FATHER SEAN BRETT DUGGAN, O.S.B., was born on October 11, 1954 in Jersey City, New Jersey. He attended Loyola University in New Orleans and received a Bachelor of Music degree in piano performance. Upon graduation he also received the University's Male Student of the Year award and the College of Music's Most Valuable Graduate award. After obtaining a Master of Fine Arts degree at Carnegie Mellon University in Pittsburgh in 1979, he was employed by the Pittsburgh Opera Company for three years as pianist and assistant chorus master. He also taught piano at Carnegie Mellon and was a member of the Carnegie Mellon Trio. In 1982 he entered the Benedictine order at St. Joseph Abbey near Covington, Louisiana. He graduated summa cum laude with a Master of Arts degree in Theology from Notre Dame Seminary in New Orleans and was ordained to the priesthood on April 16, 1988. He served as Spiritual Director at St. Joseph Seminary College where he taught courses in music, religion and Latin, and as Director of Music and principal organist at St. Joseph Abbey.
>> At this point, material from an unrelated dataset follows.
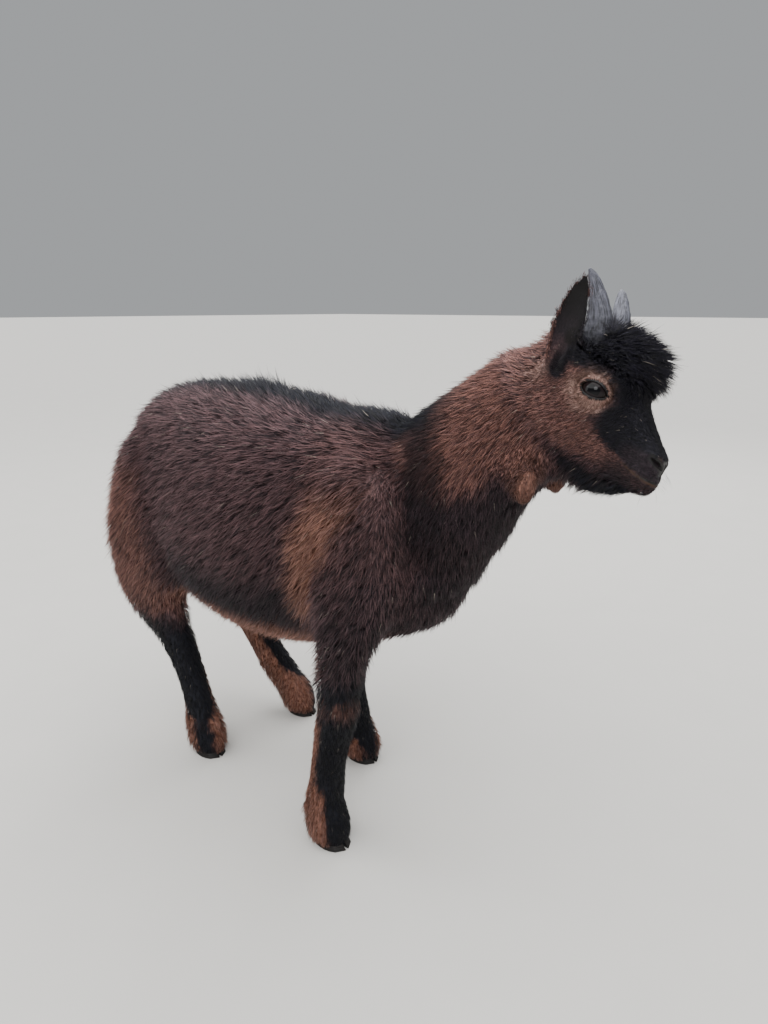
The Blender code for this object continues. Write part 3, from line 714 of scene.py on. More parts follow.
def skin_marks(points, normals, share):
    """Black, tan, red and pale shares of the coat's markings, over its brown ground."""
    part = by_region(share)
    x, y, z = (points / MM).T
    wander = ripple(points, 0.030, 1)
    fine = ripple(points, 0.009, 2)
    ragged = wander * 3.0 + fine * 1.5
    black, tan, red, bleach = torso_marks(points, normals, share, wander, fine)

    # the face: blaze, jaw, muzzle and chin black, a pale ring round the eye, red cheeks
    head = folded(to_head(points))
    forward, _, up = head.T
    rag = wander * 1.6 + fine * 0.9
    edge = np.interp(up, *FACE_EDGE)
    blaze = ramp(forward - edge + rag, -4.0, 4.0)
    jaw = ramp(up + rag - 0.25 * np.maximum(forward - 30, 0), -35, -42) * ramp(forward, -14, 4)
    ring = eye_ring(eye_chart(to_head(points))[:, 3], forward, rag)
    muzzle = ramp(forward + rag, 22, 40) * 0.8 * ramp(up, 0, -14)
    mouth_up = np.interp(forward, MOUTH_FORWARD, MOUTH_UP)
    chin = ramp(up - mouth_up + rag, -1.5, -7) * ramp(forward + rag, 18, 36) * 0.85
    blaze_share = 0.97 - 0.3 * ramp(forward, 30, 42) * ramp(up, -10, -16)
    black = np.maximum(black, part["head"] * np.maximum.reduce([blaze * blaze_share, jaw, muzzle, chin]))
    black *= 1 - part["head"] * ring * 0.95
    pale = np.maximum(part["head"] * ring, bleach)
    cheek = part["head"] * ramp(up, -38, -30) * (1 - blaze)
    red = np.maximum(red, cheek * 0.8)
    tuft = np.linalg.norm(head - EAR_TUFT, axis=1)
    pale = np.maximum(pale, (part["head"] + part["ear"]) * ramp(tuft + rag, 12, 4) * 0.6)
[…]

In September 1983 Father Duggan won first prize in the Johann Sebastian Bach International Competition for pianists in Washington D.C. which entitled him, among other honors, to various concerts around the country and a two-month tour of Germany. In the "Bach Year", 1985, he gave complete performances of Bach's The Well-tempered Clavier in New Orleans, Pittsburgh and Birmingham to critical acclaim. In 1991 he participated again in the Bach Competition in Washington D.C.; this time he was one of three first-place winners, which entitled him to another round of concert engagements and a second tour of Germany.
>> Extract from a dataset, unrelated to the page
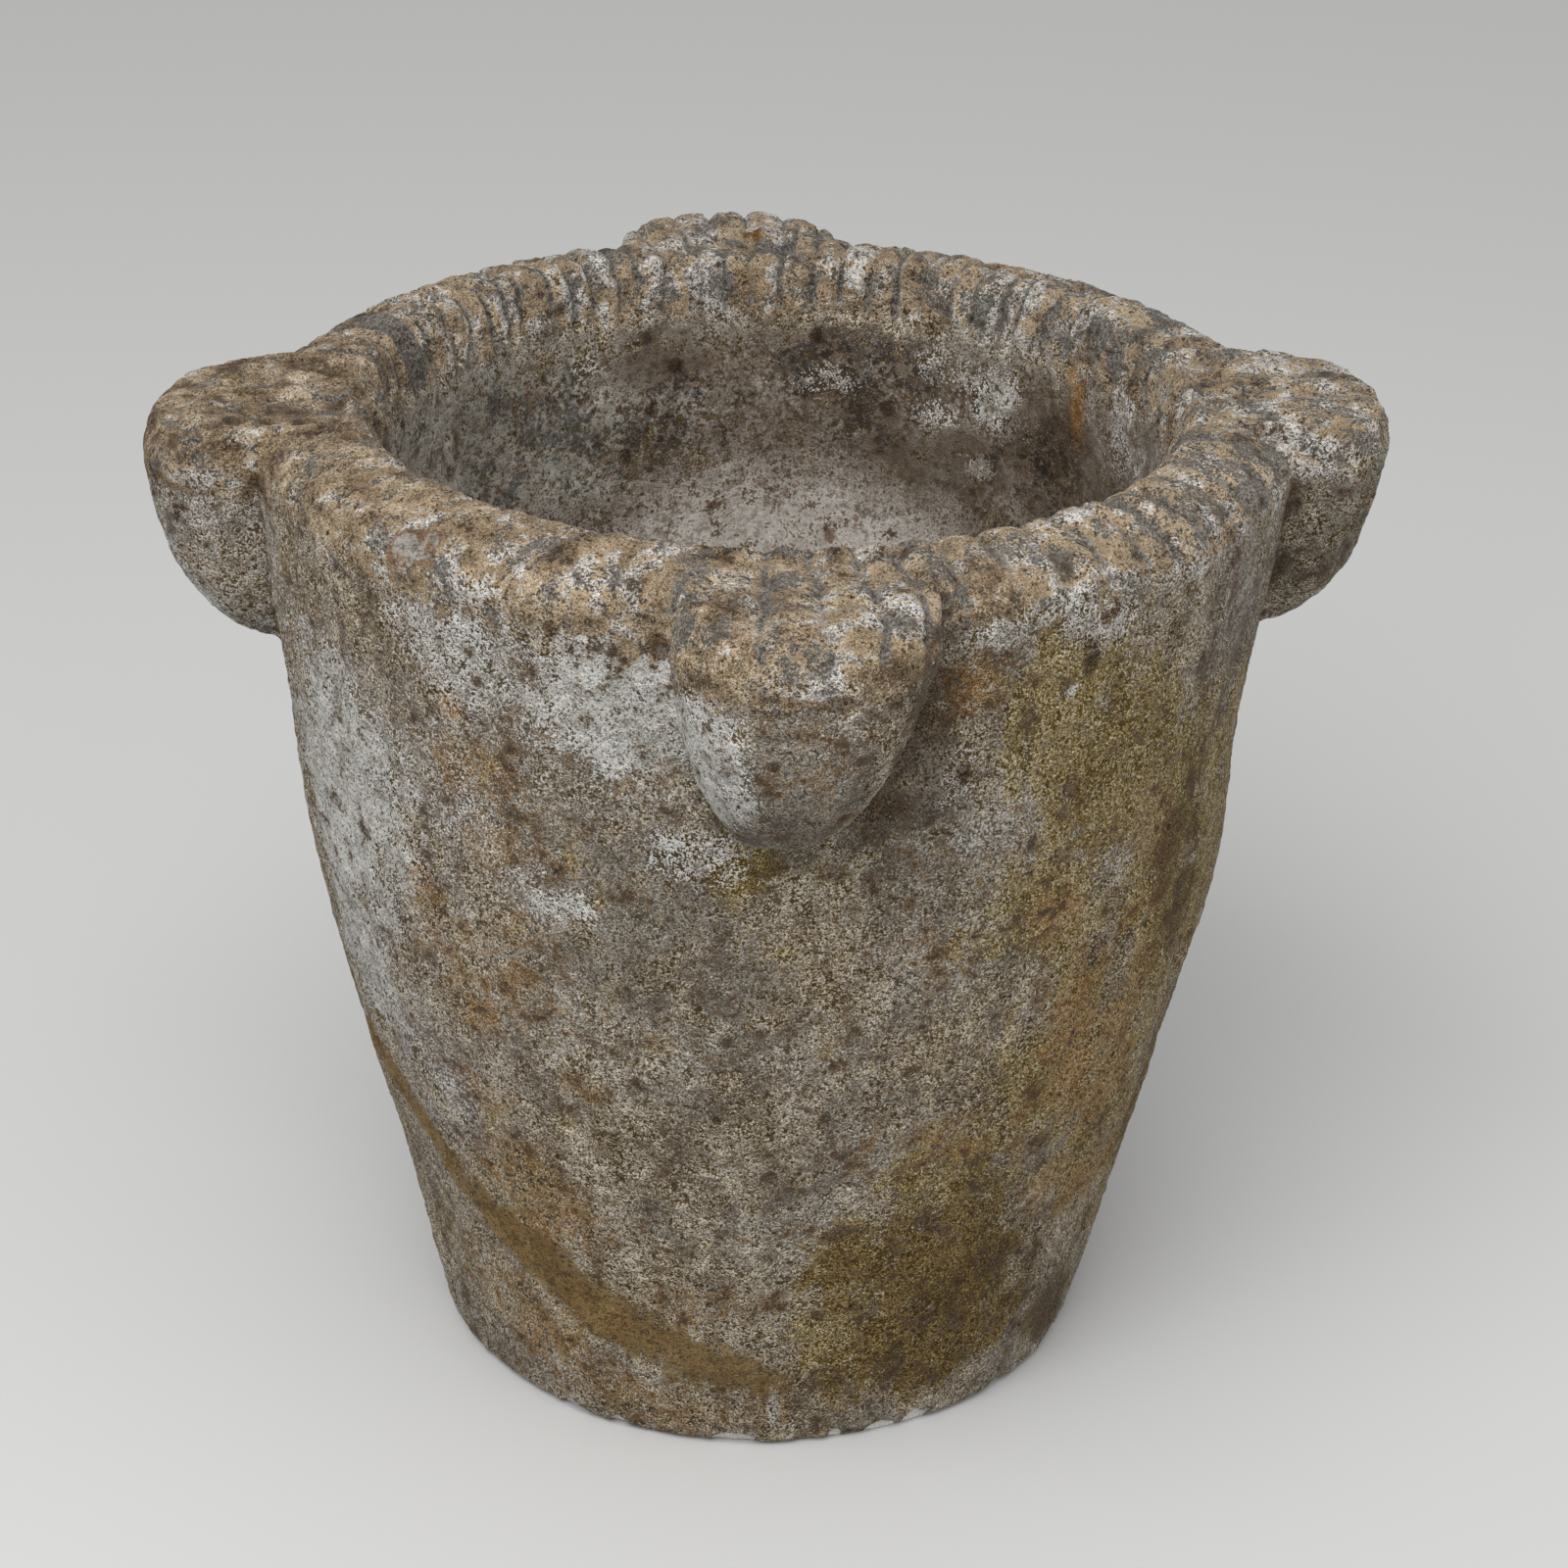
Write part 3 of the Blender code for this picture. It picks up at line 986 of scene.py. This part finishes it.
class Graph(Nodes):
    """Short calls for the nodes of a material."""

    def __init__(self, name):
        self.material = bpy.data.materials.new(name)
        self.material.use_nodes = True
        super().__init__(self.material.node_tree)
        self.shader = self.tree.nodes["Principled BSDF"]
        self.object = self.node("ShaderNodeTexCoord").outputs["Object"]
        self.known_masks = {}

    def mask(self, name):
        if name not in self.known_masks:
            node = self.node("ShaderNodeAttribute", attribute_name=name)
            self.known_masks[name] = node.outputs["Fac"]
        return self.known_masks[name]

    def noise(self, size, detail, rough, stretch=(1, 1, 1), shift=0.0, warp=0.0):
        shifts = (shift, shift * 0.7, shift * 1.3)
        inputs = {"Vector": self.object, "Scale": stretch, "Location": shifts}
        place = self.node("ShaderNodeMapping", inputs).outputs["Vector"]
        inputs = {"Vector": place, "Scale": 1 / size, "Detail": detail, "Roughness": rough}
        return self.node("ShaderNodeTexNoise", {**inputs, "Distortion": warp}).outputs["Fac"]

    def calc(self, operation, *values):
        return self.node("ShaderNodeMath", dict(enumerate(values)), operation=operation).outputs[0]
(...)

Father Duggan has studied piano with Barbara Heartz, Maryanne Nagy, James Bastien, Joan Purswell, Nelson Whitaker, William Masselos and Paul Maillet. He has appeared with various orchestras including the Pennsylvania Sinfonia Orchestra, New Orleans Philharmonic and the American Chamber Orchestra. Guest performances at numerous summer festivals have included piano and chamber music festival in La Gesse, France, the Villa Chopin near Malaga, Spain, the Taubman Institute in Williamstown, Massachusetts and Lecce, Italy. Throughout the year 2000, which was the 250th anniversary of Bach's death, Father Duggan performed the complete cycle of Bach's keyboard works eight times in a series of fifteen recitals entitled Bach On the Threshold of Hope. The series was repeated in Marseilles, France, Rome, Italy and across the United States. For five weeks during July and August, Father Duggan performed his series in Bethlehem, Pennsylvania to "standing room only" crowds at Wesley Church, to high critical acclaim and extraordinary enthusiasm of audiences that totaled over 5,400 people.
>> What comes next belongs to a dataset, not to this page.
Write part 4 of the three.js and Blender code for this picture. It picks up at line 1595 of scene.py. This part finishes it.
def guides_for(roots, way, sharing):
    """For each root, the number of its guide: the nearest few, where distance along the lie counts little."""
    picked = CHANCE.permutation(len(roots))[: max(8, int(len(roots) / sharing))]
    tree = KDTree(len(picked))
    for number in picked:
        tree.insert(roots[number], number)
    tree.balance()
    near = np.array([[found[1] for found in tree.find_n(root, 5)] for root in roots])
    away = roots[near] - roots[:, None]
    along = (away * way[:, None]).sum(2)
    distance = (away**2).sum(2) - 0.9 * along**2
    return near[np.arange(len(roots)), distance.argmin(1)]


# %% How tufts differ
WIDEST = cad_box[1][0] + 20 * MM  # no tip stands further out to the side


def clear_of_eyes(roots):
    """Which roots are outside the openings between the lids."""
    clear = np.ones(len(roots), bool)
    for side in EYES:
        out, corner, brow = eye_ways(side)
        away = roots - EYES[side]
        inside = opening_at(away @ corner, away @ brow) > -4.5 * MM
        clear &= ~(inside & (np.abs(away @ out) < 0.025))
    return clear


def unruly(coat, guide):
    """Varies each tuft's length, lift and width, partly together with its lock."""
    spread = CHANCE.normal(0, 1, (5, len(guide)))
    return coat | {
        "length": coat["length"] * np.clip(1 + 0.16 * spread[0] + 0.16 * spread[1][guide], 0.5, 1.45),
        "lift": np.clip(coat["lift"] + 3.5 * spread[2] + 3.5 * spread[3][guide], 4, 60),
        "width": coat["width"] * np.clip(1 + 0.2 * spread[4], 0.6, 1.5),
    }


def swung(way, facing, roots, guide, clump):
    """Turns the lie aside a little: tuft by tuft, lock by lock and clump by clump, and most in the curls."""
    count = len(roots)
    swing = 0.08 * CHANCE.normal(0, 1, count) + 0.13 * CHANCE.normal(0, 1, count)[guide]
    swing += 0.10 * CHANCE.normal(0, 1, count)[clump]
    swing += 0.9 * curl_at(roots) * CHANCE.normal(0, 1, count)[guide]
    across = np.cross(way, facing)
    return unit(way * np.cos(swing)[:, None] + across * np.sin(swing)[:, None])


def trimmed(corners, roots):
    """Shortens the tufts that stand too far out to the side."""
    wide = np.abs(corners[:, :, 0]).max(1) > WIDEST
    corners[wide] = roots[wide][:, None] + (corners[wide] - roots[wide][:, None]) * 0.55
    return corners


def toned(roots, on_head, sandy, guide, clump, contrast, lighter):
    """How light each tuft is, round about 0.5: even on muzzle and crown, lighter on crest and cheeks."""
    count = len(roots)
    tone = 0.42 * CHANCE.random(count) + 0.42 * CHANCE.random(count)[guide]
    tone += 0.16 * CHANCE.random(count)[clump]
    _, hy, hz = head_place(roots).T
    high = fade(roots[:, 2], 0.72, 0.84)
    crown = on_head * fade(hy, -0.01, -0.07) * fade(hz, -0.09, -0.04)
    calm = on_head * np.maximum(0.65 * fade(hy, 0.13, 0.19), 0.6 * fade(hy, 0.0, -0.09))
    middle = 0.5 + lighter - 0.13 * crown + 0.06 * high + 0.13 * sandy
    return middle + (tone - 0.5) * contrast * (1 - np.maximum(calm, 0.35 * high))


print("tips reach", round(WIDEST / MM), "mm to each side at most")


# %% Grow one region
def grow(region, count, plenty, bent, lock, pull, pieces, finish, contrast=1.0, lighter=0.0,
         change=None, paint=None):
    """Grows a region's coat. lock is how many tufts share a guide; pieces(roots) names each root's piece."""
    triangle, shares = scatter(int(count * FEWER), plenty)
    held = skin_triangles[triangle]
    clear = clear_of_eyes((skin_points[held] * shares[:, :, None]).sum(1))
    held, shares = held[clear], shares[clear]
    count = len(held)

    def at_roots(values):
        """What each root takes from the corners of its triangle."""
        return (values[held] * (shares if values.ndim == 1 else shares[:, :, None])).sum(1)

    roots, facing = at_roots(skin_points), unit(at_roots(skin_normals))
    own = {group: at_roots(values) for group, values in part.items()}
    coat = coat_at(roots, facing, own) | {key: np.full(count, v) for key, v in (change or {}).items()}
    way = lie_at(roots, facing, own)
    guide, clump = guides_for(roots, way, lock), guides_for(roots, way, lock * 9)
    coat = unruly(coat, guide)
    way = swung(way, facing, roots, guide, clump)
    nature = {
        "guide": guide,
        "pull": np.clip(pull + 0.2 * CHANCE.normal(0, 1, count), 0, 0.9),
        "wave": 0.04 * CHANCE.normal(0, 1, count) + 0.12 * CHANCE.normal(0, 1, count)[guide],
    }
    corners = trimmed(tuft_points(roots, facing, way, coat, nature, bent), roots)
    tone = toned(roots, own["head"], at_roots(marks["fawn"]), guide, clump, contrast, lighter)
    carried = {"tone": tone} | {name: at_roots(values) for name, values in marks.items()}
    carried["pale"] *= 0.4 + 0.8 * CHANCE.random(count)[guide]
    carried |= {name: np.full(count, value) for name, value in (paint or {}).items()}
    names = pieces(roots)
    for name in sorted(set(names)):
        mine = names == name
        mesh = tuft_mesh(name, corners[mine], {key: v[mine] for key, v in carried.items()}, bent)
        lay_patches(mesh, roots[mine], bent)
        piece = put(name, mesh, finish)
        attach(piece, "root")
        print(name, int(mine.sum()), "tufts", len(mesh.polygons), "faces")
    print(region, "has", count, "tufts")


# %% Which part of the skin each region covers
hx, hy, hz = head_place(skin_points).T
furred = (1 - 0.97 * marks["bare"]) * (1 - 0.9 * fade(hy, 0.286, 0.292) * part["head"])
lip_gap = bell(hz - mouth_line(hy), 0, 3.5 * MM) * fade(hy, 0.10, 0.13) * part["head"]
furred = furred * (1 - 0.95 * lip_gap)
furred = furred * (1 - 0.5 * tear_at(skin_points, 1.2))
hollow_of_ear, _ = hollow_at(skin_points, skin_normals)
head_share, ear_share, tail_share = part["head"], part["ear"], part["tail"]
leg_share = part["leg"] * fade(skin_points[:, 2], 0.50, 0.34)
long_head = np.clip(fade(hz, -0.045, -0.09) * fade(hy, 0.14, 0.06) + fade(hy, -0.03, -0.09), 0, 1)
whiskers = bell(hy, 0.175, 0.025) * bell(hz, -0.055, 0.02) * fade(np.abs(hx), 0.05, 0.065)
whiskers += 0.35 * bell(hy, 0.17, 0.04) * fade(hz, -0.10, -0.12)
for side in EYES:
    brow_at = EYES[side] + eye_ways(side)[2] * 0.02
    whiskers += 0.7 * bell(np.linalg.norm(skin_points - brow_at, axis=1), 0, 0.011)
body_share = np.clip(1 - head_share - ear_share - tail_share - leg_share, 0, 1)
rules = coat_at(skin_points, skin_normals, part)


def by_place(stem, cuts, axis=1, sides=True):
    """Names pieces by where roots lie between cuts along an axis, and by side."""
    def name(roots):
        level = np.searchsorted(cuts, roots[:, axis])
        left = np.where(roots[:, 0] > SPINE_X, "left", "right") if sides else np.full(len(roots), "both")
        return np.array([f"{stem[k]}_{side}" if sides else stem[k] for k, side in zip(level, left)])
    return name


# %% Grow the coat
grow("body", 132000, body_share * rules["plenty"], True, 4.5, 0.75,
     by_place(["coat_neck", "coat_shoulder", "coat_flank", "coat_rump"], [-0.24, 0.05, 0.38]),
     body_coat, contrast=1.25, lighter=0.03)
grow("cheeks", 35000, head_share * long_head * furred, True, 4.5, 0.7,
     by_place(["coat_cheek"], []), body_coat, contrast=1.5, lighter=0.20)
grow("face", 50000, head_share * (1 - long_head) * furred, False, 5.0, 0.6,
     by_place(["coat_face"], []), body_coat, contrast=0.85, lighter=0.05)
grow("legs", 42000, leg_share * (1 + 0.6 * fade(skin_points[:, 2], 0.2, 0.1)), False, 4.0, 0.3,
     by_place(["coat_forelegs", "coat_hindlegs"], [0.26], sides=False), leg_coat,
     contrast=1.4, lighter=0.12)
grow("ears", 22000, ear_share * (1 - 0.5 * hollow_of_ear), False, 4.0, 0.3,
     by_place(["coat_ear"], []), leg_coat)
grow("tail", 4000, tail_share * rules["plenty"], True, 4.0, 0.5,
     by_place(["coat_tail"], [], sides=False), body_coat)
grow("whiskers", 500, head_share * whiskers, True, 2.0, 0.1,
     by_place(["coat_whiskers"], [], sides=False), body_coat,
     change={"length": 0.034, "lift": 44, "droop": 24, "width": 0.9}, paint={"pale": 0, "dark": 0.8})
Father Duggan's liturgical compositions have appeared in hymnals published by The Liturgical Press and G.I.A. For five years he was the host of a weekly two-hour radio program entitled "Bach on Sunday," broadcast on the New Orleans' NPR station WWNO-FM. He has just completed a three-year residency as Visiting Professor of Piano at the University of Michigan and has accepted a position on the piano faculty at the State University of New York at Fredonia. Father Duggan is in the midst of recording the complete (non-organ) keyboard works of Bach for commercial release.